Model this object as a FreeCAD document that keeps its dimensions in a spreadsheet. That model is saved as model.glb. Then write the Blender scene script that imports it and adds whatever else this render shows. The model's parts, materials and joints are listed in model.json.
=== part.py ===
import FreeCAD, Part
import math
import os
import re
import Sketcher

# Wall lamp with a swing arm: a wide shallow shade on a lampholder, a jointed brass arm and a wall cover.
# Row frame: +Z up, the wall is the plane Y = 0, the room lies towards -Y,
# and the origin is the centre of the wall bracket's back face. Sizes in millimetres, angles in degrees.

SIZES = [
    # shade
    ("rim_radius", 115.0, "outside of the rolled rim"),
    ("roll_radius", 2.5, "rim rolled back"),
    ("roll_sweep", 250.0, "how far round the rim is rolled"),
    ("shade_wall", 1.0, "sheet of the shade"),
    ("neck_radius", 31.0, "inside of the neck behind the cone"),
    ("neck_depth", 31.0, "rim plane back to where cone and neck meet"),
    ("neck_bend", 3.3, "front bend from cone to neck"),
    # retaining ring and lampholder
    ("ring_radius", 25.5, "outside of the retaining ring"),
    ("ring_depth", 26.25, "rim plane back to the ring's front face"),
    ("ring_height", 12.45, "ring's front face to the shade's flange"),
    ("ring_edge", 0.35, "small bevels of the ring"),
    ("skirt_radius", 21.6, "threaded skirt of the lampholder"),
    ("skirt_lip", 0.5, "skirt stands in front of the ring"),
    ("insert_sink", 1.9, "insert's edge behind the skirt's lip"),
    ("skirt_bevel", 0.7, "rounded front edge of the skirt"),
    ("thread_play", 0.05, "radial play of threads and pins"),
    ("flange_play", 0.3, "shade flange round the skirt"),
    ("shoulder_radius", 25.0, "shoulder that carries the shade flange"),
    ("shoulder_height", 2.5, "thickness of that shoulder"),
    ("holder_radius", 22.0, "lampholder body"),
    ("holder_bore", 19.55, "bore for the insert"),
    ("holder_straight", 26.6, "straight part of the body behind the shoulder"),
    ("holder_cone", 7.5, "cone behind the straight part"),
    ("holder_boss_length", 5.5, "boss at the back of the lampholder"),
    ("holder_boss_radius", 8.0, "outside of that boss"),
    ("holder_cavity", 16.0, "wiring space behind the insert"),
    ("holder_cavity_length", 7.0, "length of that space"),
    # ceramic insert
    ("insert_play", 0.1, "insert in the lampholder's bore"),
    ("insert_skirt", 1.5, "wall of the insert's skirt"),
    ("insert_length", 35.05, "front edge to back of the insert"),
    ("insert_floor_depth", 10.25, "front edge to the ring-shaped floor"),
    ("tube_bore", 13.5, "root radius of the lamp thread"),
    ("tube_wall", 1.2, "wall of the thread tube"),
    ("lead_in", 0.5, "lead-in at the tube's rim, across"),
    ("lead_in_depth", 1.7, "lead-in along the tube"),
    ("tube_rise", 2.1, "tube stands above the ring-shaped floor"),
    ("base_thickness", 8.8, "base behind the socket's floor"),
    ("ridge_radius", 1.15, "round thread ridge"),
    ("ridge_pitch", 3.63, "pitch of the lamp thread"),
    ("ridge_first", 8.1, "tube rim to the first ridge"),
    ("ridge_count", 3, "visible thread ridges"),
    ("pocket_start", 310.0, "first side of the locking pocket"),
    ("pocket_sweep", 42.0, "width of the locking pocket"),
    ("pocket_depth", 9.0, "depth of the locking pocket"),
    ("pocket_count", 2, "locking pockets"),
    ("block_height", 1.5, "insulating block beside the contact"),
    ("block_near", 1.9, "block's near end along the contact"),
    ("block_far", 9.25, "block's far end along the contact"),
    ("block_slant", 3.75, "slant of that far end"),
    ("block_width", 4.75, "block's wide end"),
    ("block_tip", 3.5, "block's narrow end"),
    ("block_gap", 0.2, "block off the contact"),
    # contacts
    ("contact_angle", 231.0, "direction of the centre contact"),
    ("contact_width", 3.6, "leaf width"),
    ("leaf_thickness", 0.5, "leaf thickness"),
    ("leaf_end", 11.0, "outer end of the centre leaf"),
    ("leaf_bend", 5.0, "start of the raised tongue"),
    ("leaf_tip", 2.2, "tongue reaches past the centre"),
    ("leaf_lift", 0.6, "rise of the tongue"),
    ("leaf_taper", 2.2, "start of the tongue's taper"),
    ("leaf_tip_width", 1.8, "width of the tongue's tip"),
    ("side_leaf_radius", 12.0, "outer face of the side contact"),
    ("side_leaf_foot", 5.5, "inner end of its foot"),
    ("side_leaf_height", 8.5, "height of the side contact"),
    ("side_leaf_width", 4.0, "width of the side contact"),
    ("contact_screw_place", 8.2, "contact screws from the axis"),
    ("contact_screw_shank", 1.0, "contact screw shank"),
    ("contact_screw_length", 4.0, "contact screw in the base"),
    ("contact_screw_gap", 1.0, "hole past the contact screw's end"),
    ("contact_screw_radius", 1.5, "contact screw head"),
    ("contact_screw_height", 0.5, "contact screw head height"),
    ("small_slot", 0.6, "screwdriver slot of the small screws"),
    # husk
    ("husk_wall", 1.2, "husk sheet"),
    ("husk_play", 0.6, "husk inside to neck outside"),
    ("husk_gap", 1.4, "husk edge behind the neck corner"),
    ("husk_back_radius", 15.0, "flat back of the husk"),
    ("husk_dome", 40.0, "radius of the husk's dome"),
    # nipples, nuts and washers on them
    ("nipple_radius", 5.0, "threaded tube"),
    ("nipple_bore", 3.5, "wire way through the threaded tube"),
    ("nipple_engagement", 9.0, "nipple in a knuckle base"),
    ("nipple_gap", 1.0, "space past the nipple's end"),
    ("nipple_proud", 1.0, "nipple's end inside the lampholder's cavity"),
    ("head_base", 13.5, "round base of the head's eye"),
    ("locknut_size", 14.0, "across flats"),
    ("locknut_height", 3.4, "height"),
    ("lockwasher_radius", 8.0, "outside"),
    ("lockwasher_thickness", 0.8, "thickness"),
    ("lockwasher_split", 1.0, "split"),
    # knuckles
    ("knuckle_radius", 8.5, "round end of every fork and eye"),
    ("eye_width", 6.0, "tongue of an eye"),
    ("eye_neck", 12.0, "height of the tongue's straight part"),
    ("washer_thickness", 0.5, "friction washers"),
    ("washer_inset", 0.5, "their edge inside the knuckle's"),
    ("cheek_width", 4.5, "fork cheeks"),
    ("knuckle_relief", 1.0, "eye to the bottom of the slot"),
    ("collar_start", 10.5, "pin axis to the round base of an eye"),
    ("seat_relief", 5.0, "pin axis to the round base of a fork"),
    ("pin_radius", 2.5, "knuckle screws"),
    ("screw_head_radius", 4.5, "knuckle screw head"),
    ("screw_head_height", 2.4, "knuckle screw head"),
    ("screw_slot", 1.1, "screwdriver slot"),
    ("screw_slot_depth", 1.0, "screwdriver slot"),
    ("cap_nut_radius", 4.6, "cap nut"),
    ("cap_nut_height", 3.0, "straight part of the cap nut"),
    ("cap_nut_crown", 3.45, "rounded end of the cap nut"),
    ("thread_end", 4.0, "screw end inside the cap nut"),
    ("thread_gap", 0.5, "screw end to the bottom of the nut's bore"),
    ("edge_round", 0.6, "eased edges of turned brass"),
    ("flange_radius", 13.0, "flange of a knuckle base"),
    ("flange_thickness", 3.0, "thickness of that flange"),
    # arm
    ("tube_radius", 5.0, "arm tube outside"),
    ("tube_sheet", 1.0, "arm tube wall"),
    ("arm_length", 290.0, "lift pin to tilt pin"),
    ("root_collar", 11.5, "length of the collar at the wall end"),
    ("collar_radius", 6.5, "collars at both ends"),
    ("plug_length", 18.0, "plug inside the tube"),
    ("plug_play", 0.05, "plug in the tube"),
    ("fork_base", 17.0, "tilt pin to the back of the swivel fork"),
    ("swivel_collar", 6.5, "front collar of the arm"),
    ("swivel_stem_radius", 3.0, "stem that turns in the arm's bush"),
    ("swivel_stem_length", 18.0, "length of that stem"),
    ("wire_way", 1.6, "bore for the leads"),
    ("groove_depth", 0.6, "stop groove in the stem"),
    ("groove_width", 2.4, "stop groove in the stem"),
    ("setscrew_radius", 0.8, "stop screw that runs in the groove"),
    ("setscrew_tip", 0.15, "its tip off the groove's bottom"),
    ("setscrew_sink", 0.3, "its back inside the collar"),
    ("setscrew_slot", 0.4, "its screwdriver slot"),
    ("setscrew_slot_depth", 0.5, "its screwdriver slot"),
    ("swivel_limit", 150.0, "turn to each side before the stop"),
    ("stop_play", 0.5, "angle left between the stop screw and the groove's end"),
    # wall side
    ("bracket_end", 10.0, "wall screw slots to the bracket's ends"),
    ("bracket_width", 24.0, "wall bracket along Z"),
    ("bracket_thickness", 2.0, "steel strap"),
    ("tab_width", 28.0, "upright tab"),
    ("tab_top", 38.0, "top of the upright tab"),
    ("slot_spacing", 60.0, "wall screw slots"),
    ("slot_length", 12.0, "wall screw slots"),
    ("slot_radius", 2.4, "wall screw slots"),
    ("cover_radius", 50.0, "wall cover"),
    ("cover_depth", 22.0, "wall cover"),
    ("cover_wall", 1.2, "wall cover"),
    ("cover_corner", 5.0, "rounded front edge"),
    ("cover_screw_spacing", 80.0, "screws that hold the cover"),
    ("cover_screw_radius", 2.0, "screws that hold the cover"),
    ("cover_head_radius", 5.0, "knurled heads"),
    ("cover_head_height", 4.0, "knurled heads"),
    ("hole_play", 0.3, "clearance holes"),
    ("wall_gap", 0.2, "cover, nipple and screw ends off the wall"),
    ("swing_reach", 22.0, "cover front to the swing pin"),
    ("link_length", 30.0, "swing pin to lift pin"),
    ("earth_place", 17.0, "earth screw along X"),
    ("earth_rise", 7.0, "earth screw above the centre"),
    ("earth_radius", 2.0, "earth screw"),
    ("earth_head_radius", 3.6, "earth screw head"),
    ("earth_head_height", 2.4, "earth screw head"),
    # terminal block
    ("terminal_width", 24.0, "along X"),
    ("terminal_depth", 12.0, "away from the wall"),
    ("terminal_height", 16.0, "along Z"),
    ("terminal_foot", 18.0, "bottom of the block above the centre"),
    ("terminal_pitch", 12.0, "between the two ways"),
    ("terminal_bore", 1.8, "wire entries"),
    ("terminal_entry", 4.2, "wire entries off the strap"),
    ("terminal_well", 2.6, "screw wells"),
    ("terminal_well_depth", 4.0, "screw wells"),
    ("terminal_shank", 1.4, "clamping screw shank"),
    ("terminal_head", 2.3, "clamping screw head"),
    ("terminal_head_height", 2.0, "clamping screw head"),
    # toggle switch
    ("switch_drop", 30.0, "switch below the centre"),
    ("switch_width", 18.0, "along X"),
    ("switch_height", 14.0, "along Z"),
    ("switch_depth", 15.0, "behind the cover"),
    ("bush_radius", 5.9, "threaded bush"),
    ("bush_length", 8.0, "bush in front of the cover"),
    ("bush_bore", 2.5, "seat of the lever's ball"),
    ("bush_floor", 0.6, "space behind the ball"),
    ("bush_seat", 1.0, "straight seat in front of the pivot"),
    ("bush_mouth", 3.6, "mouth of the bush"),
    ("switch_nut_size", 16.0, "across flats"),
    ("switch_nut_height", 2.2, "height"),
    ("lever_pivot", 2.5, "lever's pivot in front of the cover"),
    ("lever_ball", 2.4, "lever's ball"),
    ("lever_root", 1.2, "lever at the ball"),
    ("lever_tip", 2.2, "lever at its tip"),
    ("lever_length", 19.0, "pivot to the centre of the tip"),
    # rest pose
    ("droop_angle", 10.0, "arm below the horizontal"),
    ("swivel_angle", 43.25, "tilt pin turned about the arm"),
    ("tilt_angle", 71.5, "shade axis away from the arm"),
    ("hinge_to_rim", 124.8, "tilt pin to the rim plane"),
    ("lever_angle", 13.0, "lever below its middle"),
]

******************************

TASK OBJECTIVE
Look through the listing above and count the lines where the string "that" appears. Report the number only.

RESPONSE TO THIS EXERCISE
12